» **WRITTEN TASK**
Take all the material and copy it exactly.
--- Start PROVIDED MATERIAL ---
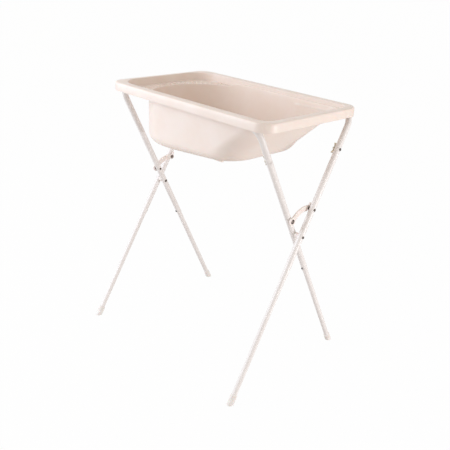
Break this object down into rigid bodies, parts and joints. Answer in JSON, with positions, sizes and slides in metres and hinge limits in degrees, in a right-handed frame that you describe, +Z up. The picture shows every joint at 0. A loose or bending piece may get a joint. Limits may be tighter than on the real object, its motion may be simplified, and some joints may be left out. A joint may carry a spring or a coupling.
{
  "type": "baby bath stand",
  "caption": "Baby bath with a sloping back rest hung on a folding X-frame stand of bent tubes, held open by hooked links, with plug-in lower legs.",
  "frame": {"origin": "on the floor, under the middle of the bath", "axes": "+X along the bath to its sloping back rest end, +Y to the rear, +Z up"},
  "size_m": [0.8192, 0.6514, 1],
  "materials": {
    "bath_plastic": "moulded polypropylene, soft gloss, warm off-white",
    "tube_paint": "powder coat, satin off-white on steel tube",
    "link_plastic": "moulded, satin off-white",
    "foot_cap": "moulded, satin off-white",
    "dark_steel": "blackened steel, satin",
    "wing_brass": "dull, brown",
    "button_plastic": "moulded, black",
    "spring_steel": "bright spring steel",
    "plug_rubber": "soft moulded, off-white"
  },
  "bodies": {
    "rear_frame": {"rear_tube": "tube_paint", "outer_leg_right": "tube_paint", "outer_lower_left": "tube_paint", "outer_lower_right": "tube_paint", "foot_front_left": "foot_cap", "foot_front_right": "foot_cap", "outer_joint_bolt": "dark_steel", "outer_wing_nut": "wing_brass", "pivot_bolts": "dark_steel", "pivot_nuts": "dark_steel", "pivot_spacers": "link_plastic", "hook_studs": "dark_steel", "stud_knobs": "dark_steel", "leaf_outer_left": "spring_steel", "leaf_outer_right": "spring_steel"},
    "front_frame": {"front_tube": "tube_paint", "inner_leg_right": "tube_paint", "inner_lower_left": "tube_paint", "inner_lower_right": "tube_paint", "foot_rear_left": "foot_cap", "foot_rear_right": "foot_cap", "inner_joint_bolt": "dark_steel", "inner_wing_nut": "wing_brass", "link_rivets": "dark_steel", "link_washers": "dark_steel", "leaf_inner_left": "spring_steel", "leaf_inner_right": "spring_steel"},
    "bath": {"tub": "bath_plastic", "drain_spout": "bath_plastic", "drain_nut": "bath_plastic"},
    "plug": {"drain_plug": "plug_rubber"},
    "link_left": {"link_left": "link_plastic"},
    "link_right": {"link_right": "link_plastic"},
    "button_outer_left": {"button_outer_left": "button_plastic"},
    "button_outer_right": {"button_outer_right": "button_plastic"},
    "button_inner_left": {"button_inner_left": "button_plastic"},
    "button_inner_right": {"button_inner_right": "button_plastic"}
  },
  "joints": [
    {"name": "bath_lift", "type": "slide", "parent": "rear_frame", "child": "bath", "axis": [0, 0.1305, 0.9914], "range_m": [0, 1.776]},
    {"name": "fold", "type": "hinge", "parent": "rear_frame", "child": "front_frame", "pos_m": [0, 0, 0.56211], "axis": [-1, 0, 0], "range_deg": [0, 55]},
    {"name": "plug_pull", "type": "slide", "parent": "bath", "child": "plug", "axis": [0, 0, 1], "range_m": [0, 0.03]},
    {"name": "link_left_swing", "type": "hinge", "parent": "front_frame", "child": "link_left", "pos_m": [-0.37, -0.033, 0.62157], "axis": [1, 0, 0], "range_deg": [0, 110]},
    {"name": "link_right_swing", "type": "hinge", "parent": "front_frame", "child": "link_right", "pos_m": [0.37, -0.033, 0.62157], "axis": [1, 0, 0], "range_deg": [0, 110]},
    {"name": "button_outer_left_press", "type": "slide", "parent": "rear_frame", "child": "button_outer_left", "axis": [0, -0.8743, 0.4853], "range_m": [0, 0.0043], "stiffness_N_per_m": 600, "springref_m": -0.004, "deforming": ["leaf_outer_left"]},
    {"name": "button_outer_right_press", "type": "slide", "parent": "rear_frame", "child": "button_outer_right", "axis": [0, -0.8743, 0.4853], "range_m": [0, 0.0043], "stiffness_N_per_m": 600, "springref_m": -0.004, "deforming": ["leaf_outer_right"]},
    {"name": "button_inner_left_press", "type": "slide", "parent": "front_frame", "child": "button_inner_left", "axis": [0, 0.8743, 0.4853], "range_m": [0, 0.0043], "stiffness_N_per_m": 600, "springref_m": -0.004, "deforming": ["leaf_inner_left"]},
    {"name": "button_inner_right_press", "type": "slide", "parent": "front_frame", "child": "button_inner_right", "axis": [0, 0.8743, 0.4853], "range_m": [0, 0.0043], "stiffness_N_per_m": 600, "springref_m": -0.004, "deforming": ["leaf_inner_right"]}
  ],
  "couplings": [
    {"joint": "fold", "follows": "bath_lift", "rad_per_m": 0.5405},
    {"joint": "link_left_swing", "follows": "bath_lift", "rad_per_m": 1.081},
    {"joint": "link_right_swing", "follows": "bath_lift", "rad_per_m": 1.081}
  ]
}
--- End PROVIDED MATERIAL ---
» **RESPONSE TO THIS EXERCISE**
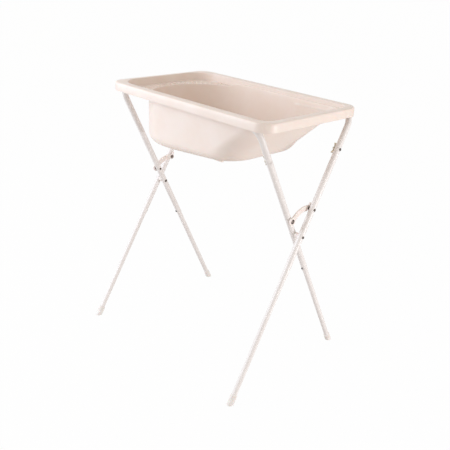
Break this object down into rigid bodies, parts and joints. Answer in JSON, with positions, sizes and slides in metres and hinge limits in degrees, in a right-handed frame that you describe, +Z up. The picture shows every joint at 0. A loose or bending piece may get a joint. Limits may be tighter than on the real object, its motion may be simplified, and some joints may be left out. A joint may carry a spring or a coupling.
{
  "type": "baby bath stand",
  "caption": "Baby bath with a sloping back rest hung on a folding X-frame stand of bent tubes, held open by hooked links, with plug-in lower legs.",
  "frame": {"origin": "on the floor, under the middle of the bath", "axes": "+X along the bath to its sloping back rest end, +Y to the rear, +Z up"},
  "size_m": [0.8192, 0.6514, 1],
  "materials": {
    "bath_plastic": "moulded polypropylene, soft gloss, warm off-white",
    "tube_paint": "powder coat, satin off-white on steel tube",
    "link_plastic": "moulded, satin off-white",
    "foot_cap": "moulded, satin off-white",
    "dark_steel": "blackened steel, satin",
    "wing_brass": "dull, brown",
    "button_plastic": "moulded, black",
    "spring_steel": "bright spring steel",
    "plug_rubber": "soft moulded, off-white"
  },
  "bodies": {
    "rear_frame": {"rear_tube": "tube_paint", "outer_leg_right": "tube_paint", "outer_lower_left": "tube_paint", "outer_lower_right": "tube_paint", "foot_front_left": "foot_cap", "foot_front_right": "foot_cap", "outer_joint_bolt": "dark_steel", "outer_wing_nut": "wing_brass", "pivot_bolts": "dark_steel", "pivot_nuts": "dark_steel", "pivot_spacers": "link_plastic", "hook_studs": "dark_steel", "stud_knobs": "dark_steel", "leaf_outer_left": "spring_steel", "leaf_outer_right": "spring_steel"},
    "front_frame": {"front_tube": "tube_paint", "inner_leg_right": "tube_paint", "inner_lower_left": "tube_paint", "inner_lower_right": "tube_paint", "foot_rear_left": "foot_cap", "foot_rear_right": "foot_cap", "inner_joint_bolt": "dark_steel", "inner_wing_nut": "wing_brass", "link_rivets": "dark_steel", "link_washers": "dark_steel", "leaf_inner_left": "spring_steel", "leaf_inner_right": "spring_steel"},
    "bath": {"tub": "bath_plastic", "drain_spout": "bath_plastic", "drain_nut": "bath_plastic"},
    "plug": {"drain_plug": "plug_rubber"},
    "link_left": {"link_left": "link_plastic"},
    "link_right": {"link_right": "link_plastic"},
    "button_outer_left": {"button_outer_left": "button_plastic"},
    "button_outer_right": {"button_outer_right": "button_plastic"},
    "button_inner_left": {"button_inner_left": "button_plastic"},
    "button_inner_right": {"button_inner_right": "button_plastic"}
  },
  "joints": [
    {"name": "bath_lift", "type": "slide", "parent": "rear_frame", "child": "bath", "axis": [0, 0.1305, 0.9914], "range_m": [0, 1.776]},
    {"name": "fold", "type": "hinge", "parent": "rear_frame", "child": "front_frame", "pos_m": [0, 0, 0.56211], "axis": [-1, 0, 0], "range_deg": [0, 55]},
    {"name": "plug_pull", "type": "slide", "parent": "bath", "child": "plug", "axis": [0, 0, 1], "range_m": [0, 0.03]},
    {"name": "link_left_swing", "type": "hinge", "parent": "front_frame", "child": "link_left", "pos_m": [-0.37, -0.033, 0.62157], "axis": [1, 0, 0], "range_deg": [0, 110]},
    {"name": "link_right_swing", "type": "hinge", "parent": "front_frame", "child": "link_right", "pos_m": [0.37, -0.033, 0.62157], "axis": [1, 0, 0], "range_deg": [0, 110]},
    {"name": "button_outer_left_press", "type": "slide", "parent": "rear_frame", "child": "button_outer_left", "axis": [0, -0.8743, 0.4853], "range_m": [0, 0.0043], "stiffness_N_per_m": 600, "springref_m": -0.004, "deforming": ["leaf_outer_left"]},
    {"name": "button_outer_right_press", "type": "slide", "parent": "rear_frame", "child": "button_outer_right", "axis": [0, -0.8743, 0.4853], "range_m": [0, 0.0043], "stiffness_N_per_m": 600, "springref_m": -0.004, "deforming": ["leaf_outer_right"]},
    {"name": "button_inner_left_press", "type": "slide", "parent": "front_frame", "child": "button_inner_left", "axis": [0, 0.8743, 0.4853], "range_m": [0, 0.0043], "stiffness_N_per_m": 600, "springref_m": -0.004, "deforming": ["leaf_inner_left"]},
    {"name": "button_inner_right_press", "type": "slide", "parent": "front_frame", "child": "button_inner_right", "axis": [0, 0.8743, 0.4853], "range_m": [0, 0.0043], "stiffness_N_per_m": 600, "springref_m": -0.004, "deforming": ["leaf_inner_right"]}
  ],
  "couplings": [
    {"joint": "fold", "follows": "bath_lift", "rad_per_m": 0.5405},
    {"joint": "link_left_swing", "follows": "bath_lift", "rad_per_m": 1.081},
    {"joint": "link_right_swing", "follows": "bath_lift", "rad_per_m": 1.081}
  ]
}